Which Checkov indeed did in one of his stories:  The dam, flooded with moonlight, showed not a bit of shade; on it, in the middle, the neck of a broken bottle glittered like a star. The two wheels of the mill, half-hidden in the shadow of an ample willow, looked angry, despondent …

So maybe it is a need for these younger writers (and by young, I mean in experience, and not so much in age), to slow down and read their own work aloud. That’s a habit I learned early on. Reading your work aloud is a great way to catch not just the mistakes, but to hear the cadence of the words and to learn where more is needed. It’s rather like having a chef who must takes the food–a lack of tasting leads to not enough of the right spices.
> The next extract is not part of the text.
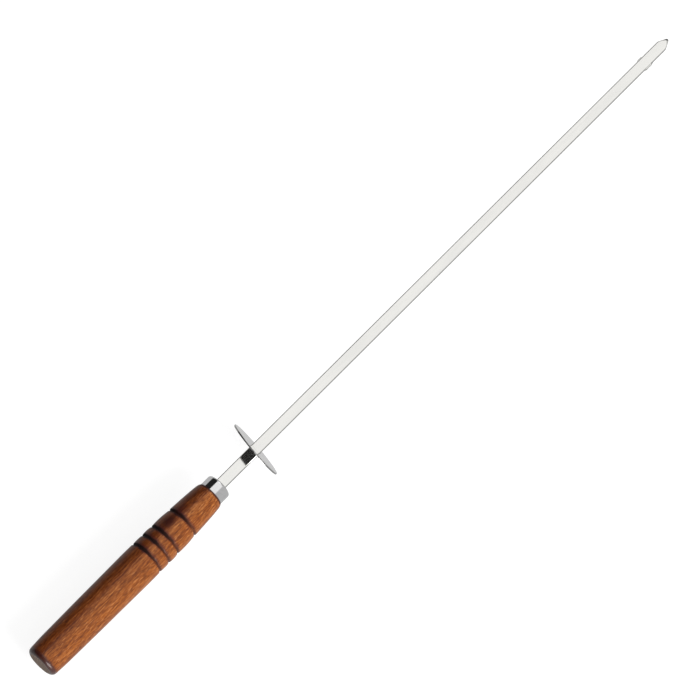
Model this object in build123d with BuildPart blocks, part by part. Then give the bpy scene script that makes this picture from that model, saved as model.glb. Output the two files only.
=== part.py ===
from build123d import *
import os
from math import cos, radians, sin, tan

# Flat-bladed grilling skewer with a loose push-off disc.
# Frame: millimetres. X runs along the skewer, from the flat butt of the handle
# (X = 0) to the point (+X). Z is square to the flat of the blade, Y runs across it.

# ---------------------------------------------------------------- dimensions
TOTAL_LENGTH = 457.2          # 18 in, butt to point

# blade: one drawn flat strip, whose rear end is the hidden tang
BLADE_WIDTH = 5.8
BLADE_THICK = 2.0
BLADE_EDGE_R = 0.55           # eased long edges
TANG_START_X = 52.0           # rear end of the tang inside the handle
POINT_HALF_ANGLE = 25.0       # between each flank of the point and the centreline
POINT_NOSE_R = 1.0
POINT_SHOULDER_R = 3.0
POINT_BEVEL_X = 452.9         # where the bevels that thin the nose begin on the flanks
POINT_BEVEL_HEADING = 50.0    # degrees, which way each bevel faces, from +X
POINT_BEVEL_TILT = 32.0       # degrees, how far each bevel leans from the flat
# stop ears: side, foot of the rear ramp, crest from and to, foot of the front ramp
STOP_EARS = ((1, 436.3, 437.6, 439.3, 440.5), (-1, 435.8, 437.4, 441.1, 441.9))
STOP_HEIGHT = 0.45            # how far each ear stands out of the strip's edge
STOP_THICK = 1.6

# push-off disc: flat stamped washer with a rectangular slot, hanging askew
DISC_DIAMETER = 31.4
DISC_THICK = 0.8
DISC_EDGE_R = 0.18
DISC_SLOT_WIDTH = 6.2
DISC_SLOT_HEIGHT = 2.9
DISC_SLOT_CORNER_R = 0.4
DISC_X = 149.9                # centre of the disc at rest
DISC_PITCH = 20.2             # degrees, +Z side leans back towards the handle
DISC_YAW = 7.2                # degrees, +Y side leans towards the point

# ferrule: short drawn cup pressed over the handle's spigot
FERRULE_X = 117.75
FERRULE_LENGTH = 6.6
FERRULE_DIAMETER = 13.5
FERRULE_WALL = 0.5
FERRULE_FRONT = 0.6
FERRULE_NOSE_R = 1.2
FERRULE_INNER_CORNER_R = 0.6
FERRULE_SLOT_GAP = 0.06       # slot clearance round the strip, each side

# handle: turned hardwood
BUTT_FLAT_R = 6.2
BUTT_EDGE_R = 2.4
SPIGOT_GAP = 0.3              # spigot stops short of the ferrule's front wall
SPIGOT_CHAMFER = 0.5
BORE_RADIUS = 3.25
BORE_BOTTOM_X = 47.0
BORE_CONE_DEPTH = 1.9
GROOVE_HALF_WIDTH = 0.80
GROOVE_BOTTOM_HALF = 0.25
GROOVE_X = (73.0, 79.3, 85.6, 97.8)
GROOVE_DEPTH = (0.62, 0.62, 0.70, 0.80)
# turned outline as (x, radius) stations, one row per stretch between grooves,
# with the radius at the lip of the groove before and after it
GRIP = ((7.3, 8.84), (16.0, 9.01), (30.5, 9.20), (50.0, 9.36), (66.0, 9.50))
GRIP_END_R = 9.43
BEAD_1 = (9.35, ((76.0, 9.47),), 9.33)
BEAD_2 = (9.33, ((82.5, 9.46),), 9.21)
BEAD_3 = (9.15, ((88.8, 9.26), (92.0, 9.21), (94.8, 9.00)), 8.72)
NECK_START_R = 8.75
NECK = ((101.3, 8.65), (105.3, 8.45), (109.3, 8.19), (113.3, 7.89), (115.4, 7.66))
SHOULDER = ((116.9, 7.33), (117.75, 6.88))

# adhesive filling the bore round the tang
ADHESIVE_END_GAP = 0.3        # stops short of the spigot's end

FERRULE_END_X = FERRULE_X + FERRULE_LENGTH
FERRULE_INNER_R = FERRULE_DIAMETER / 2 - FERRULE_WALL
SPIGOT_END_X = FERRULE_END_X - FERRULE_FRONT - SPIGOT_GAP
HALF_W = BLADE_WIDTH / 2
HALF_T = BLADE_THICK / 2
APEX_X = TOTAL_LENGTH + POINT_NOSE_R * (1 / sin(radians(POINT_HALF_ANGLE)) - 1)
SHOULDER_X = APEX_X - HALF_W / tan(radians(POINT_HALF_ANGLE))

# ---------------------------------------------------------------- blade
with BuildPart() as blade:
    with BuildSketch(Plane.XY) as outline:
        with BuildLine():
            Polyline(
                (TANG_START_X, -HALF_W),
                (SHOULDER_X, -HALF_W),
                (APEX_X, 0),
                (SHOULDER_X, HALF_W),
                (TANG_START_X, HALF_W),
                close=True,
            )
        make_face()
        # blunted nose and softened shoulders
        corners = outline.vertices().sort_by(Axis.X)
        fillet(corners[-1:], POINT_NOSE_R)
        corners = outline.vertices().sort_by(Axis.X)
        fillet([v for v in corners if abs(v.X - SHOULDER_X) < 0.01], POINT_SHOULDER_R)
    extrude(amount=HALF_T, both=True)
    # eased edges, along both sides and round the point
    rim = [
        e
        for e in blade.edges()
        if abs(abs(e.center().Z) - HALF_T) < 0.01 and e.center().X > TANG_START_X + 0.01
    ]
    fillet(rim, BLADE_EDGE_R)
    # bevels ground on both flats, which widen towards the nose
    heading, tilt = radians(POINT_BEVEL_HEADING), radians(POINT_BEVEL_TILT)
    bevel_y = (APEX_X - POINT_BEVEL_X) * tan(radians(POINT_HALF_ANGLE))
    for side in (1, -1):
        for flank in (1, -1):
            outward = Vector(
                sin(tilt) * cos(heading),
                flank * sin(tilt) * sin(heading),
                side * cos(tilt),
            )
            with BuildSketch(
                Plane(origin=(POINT_BEVEL_X, flank * bevel_y, side * HALF_T), z_dir=outward)
            ):
                Rectangle(30, 30)
            extrude(amount=4, mode=Mode.SUBTRACT)
    # stop ears squeezed out of both edges
    for flank, back, rise, fall, front in STOP_EARS:
        root = flank * (HALF_W - 0.4)
        foot = flank * (HALF_W - 0.02)
        crest = flank * (HALF_W + STOP_HEIGHT)
        with BuildSketch(Plane.XY):
            with BuildLine():
                Polyline((front, foot), (front, root), (back, root), (back, foot))
                Spline((back, foot), (rise, crest), tangents=((1, 0), (1, 0)))
                Line((rise, crest), (fall, crest))
                Spline((fall, crest), (front, foot), tangents=((1, 0), (1, 0)))
            make_face()
        extrude(amount=STOP_THICK / 2, both=True)

# ---------------------------------------------------------------- push-off disc
pitch, yaw = radians(DISC_PITCH), radians(DISC_YAW)
disc_normal = (cos(yaw) * cos(pitch), -sin(yaw), cos(yaw) * sin(pitch))
disc_across = (sin(yaw) * cos(pitch), cos(yaw), sin(yaw) * sin(pitch))
with BuildPart() as pusher_disc:
    with BuildSketch(Plane(origin=(DISC_X, 0, 0), x_dir=disc_across, z_dir=disc_normal)):
        Circle(DISC_DIAMETER / 2)
    extrude(amount=DISC_THICK / 2, both=True)
    fillet(pusher_disc.edges(), DISC_EDGE_R)
    with BuildSketch(Plane(origin=(DISC_X, 0, 0), x_dir=disc_across, z_dir=disc_normal)):
        RectangleRounded(DISC_SLOT_WIDTH, DISC_SLOT_HEIGHT, DISC_SLOT_CORNER_R)
    extrude(amount=DISC_THICK, both=True, mode=Mode.SUBTRACT)

# ---------------------------------------------------------------- ferrule
with BuildPart() as ferrule:
    r = FERRULE_DIAMETER / 2
    k = 0.5**0.5
    with BuildSketch(Plane.XY):
        with BuildLine():
            Polyline(
                (FERRULE_X, FERRULE_INNER_R),
                (FERRULE_X, r),
                (FERRULE_END_X - FERRULE_NOSE_R, r),
            )
            ThreePointArc(
                (FERRULE_END_X - FERRULE_NOSE_R, r),
                (
                    FERRULE_END_X - FERRULE_NOSE_R * (1 - k),
                    r - FERRULE_NOSE_R * (1 - k),
                ),
                (FERRULE_END_X, r - FERRULE_NOSE_R),
            )
            inner_x = FERRULE_END_X - FERRULE_FRONT
            c = FERRULE_INNER_CORNER_R
            Polyline(
                (FERRULE_END_X, r - FERRULE_NOSE_R),
                (FERRULE_END_X, 0),
                (inner_x, 0),
                (inner_x, FERRULE_INNER_R - c),
            )
            ThreePointArc(
                (inner_x, FERRULE_INNER_R - c),
                (inner_x - c * (1 - k), FERRULE_INNER_R - c * (1 - k)),
                (inner_x - c, FERRULE_INNER_R),
            )
            Line((inner_x - c, FERRULE_INNER_R), (FERRULE_X, FERRULE_INNER_R))
        make_face()
    revolve(axis=Axis.X)
    # slot that the strip passes through
    with BuildSketch(Plane.YZ.offset(FERRULE_END_X - 2.5)):
        RectangleRounded(
            BLADE_WIDTH + 2 * FERRULE_SLOT_GAP,
            BLADE_THICK + 2 * FERRULE_SLOT_GAP,
            BLADE_EDGE_R,
        )
    extrude(amount=4, mode=Mode.SUBTRACT)

# ---------------------------------------------------------------- handle
LIPS = (
    (GRIP_END_R, BEAD_1[0]),
    (BEAD_1[2], BEAD_2[0]),
    (BEAD_2[2], BEAD_3[0]),
    (BEAD_3[2], NECK_START_R),
)
with BuildPart() as handle:
    with BuildSketch(Plane.XY):
        with BuildLine():
            # butt face and its rounded edge
            butt_r = BUTT_FLAT_R + BUTT_EDGE_R
            Line((0, 0), (0, BUTT_FLAT_R))
            ThreePointArc(
                (0, BUTT_FLAT_R),
                (BUTT_EDGE_R * (1 - 0.5**0.5), BUTT_FLAT_R + BUTT_EDGE_R * 0.5**0.5),
                (BUTT_EDGE_R, butt_r),
            )
            # grip, then beads and neck, with a wire-burned groove between each
            stretches = (GRIP, BEAD_1[1], BEAD_2[1], BEAD_3[1], NECK)
            start = (BUTT_EDGE_R, butt_r)
            for i, stations in enumerate(stretches):
                if i < 4:
                    gx, depth = GROOVE_X[i], GROOVE_DEPTH[i]
                    lip_in, lip_out = LIPS[i]
                    end = (gx - GROOVE_HALF_WIDTH, lip_in)
                else:
                    end = SHOULDER[-1]
                    stations = stations + SHOULDER[:-1]
                if i == 0:
                    Spline(start, *stations, end, tangents=((1, 0.035), (1, -0.03)))
                elif i == 4:
                    Spline(start, *stations, end, tangents=((1, 0.0), (1, -0.75)))
                else:
                    Spline(start, *stations, end)
                if i < 4:
                    floor = (lip_in + lip_out) / 2 - depth
                    Line(end, (gx - GROOVE_BOTTOM_HALF, floor + 0.05))
                    ThreePointArc(
                        (gx - GROOVE_BOTTOM_HALF, floor + 0.05),
                        (gx, floor),
                        (gx + GROOVE_BOTTOM_HALF, floor + 0.05),
                    )
                    start = (gx + GROOVE_HALF_WIDTH, lip_out)
                    Line((gx + GROOVE_BOTTOM_HALF, floor + 0.05), start)
            # shoulder and spigot for the ferrule
            Polyline(
                SHOULDER[-1],
                (FERRULE_X, FERRULE_INNER_R),
                (SPIGOT_END_X - SPIGOT_CHAMFER, FERRULE_INNER_R),
                (SPIGOT_END_X, FERRULE_INNER_R - SPIGOT_CHAMFER),
                (SPIGOT_END_X, 0),
                (0, 0),
            )
        make_face()
    revolve(axis=Axis.X)
    # drilled bore for the tang
    with BuildSketch(Plane.XY):
        with BuildLine():
            Polyline(
                (BORE_BOTTOM_X, 0),
                (BORE_BOTTOM_X + BORE_CONE_DEPTH, BORE_RADIUS),
                (SPIGOT_END_X + 1, BORE_RADIUS),
                (SPIGOT_END_X + 1, 0),
                close=True,
            )
        make_face()
    revolve(axis=Axis.X, mode=Mode.SUBTRACT)

# ---------------------------------------------------------------- tang adhesive
with BuildPart() as tang_adhesive:
    with BuildSketch(Plane.XY):
        with BuildLine():
            Polyline(
                (BORE_BOTTOM_X, 0),
                (BORE_BOTTOM_X + BORE_CONE_DEPTH, BORE_RADIUS),
                (SPIGOT_END_X - ADHESIVE_END_GAP, BORE_RADIUS),
                (SPIGOT_END_X - ADHESIVE_END_GAP, 0),
                close=True,
            )
        make_face()
    revolve(axis=Axis.X)
    add(blade.part, mode=Mode.SUBTRACT)

# ---------------------------------------------------------------- output
os.makedirs("parts", exist_ok=True)
blade.part.label = "blade"
export_step(blade.part, "parts/blade.step")
pusher_disc.part.label = "pusher_disc"
export_step(pusher_disc.part, "parts/pusher_disc.step")
ferrule.part.label = "ferrule"
export_step(ferrule.part, "parts/ferrule.step")
handle.part.label = "handle"
export_step(handle.part, "parts/handle.step")
tang_adhesive.part.label = "tang_adhesive"
export_step(tang_adhesive.part, "parts/tang_adhesive.step")
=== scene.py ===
import math

import bpy
from mathutils import Matrix, Vector


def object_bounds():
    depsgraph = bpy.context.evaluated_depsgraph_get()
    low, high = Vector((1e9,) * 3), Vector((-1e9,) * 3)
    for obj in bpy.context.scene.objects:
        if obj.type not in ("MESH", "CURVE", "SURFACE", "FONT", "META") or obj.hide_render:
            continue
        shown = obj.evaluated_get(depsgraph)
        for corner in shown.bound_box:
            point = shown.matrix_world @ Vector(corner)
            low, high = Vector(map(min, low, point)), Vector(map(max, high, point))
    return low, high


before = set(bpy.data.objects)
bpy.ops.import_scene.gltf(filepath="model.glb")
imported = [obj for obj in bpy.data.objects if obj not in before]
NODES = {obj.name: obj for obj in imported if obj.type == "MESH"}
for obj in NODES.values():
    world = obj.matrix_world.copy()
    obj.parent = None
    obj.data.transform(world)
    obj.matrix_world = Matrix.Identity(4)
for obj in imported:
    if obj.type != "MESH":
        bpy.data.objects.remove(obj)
CAD_BOX = [list(c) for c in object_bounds()]
SCENE = bpy.context.scene

# ---------------------------------------------------------------- camera
ALPHA, ROLL = math.radians(18.0), math.radians(7.0)   # seen from the handle's end, and from the -Y side
TURN = math.radians(44.8254)                          # the skewer's slope in the frame
AIM = Vector((0.219906, 0.001981, 0.0))
DISTANCE = 2.0

look = Vector((math.sin(ALPHA) * math.cos(ROLL), math.sin(ROLL), -math.cos(ALPHA) * math.cos(ROLL)))
along = (Vector((1, 0, 0)) - look.x * look).normalized()
across = (-look).cross(along)
right = math.cos(TURN) * along - math.sin(TURN) * across
up = math.sin(TURN) * along + math.cos(TURN) * across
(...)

Or maybe it’s just a need to slow down in general. Stop trying to rush to the end. Start letting the reader–and yourself–enjoy more of the process of getting there. Let the story unfold and spend more time with the details. Do multiple drafts and look to improve every single draft with more of the right details and more vivid images and senses. Give the reader a world the reader won’t want to leave.

And think about the overall tone of the story–go for more of what you want to give the reader (more humor, or more romance, or more tension, or more whatever you want to deliver). A writer’s job is to deliver a great story–and that means the writer must first imagine it.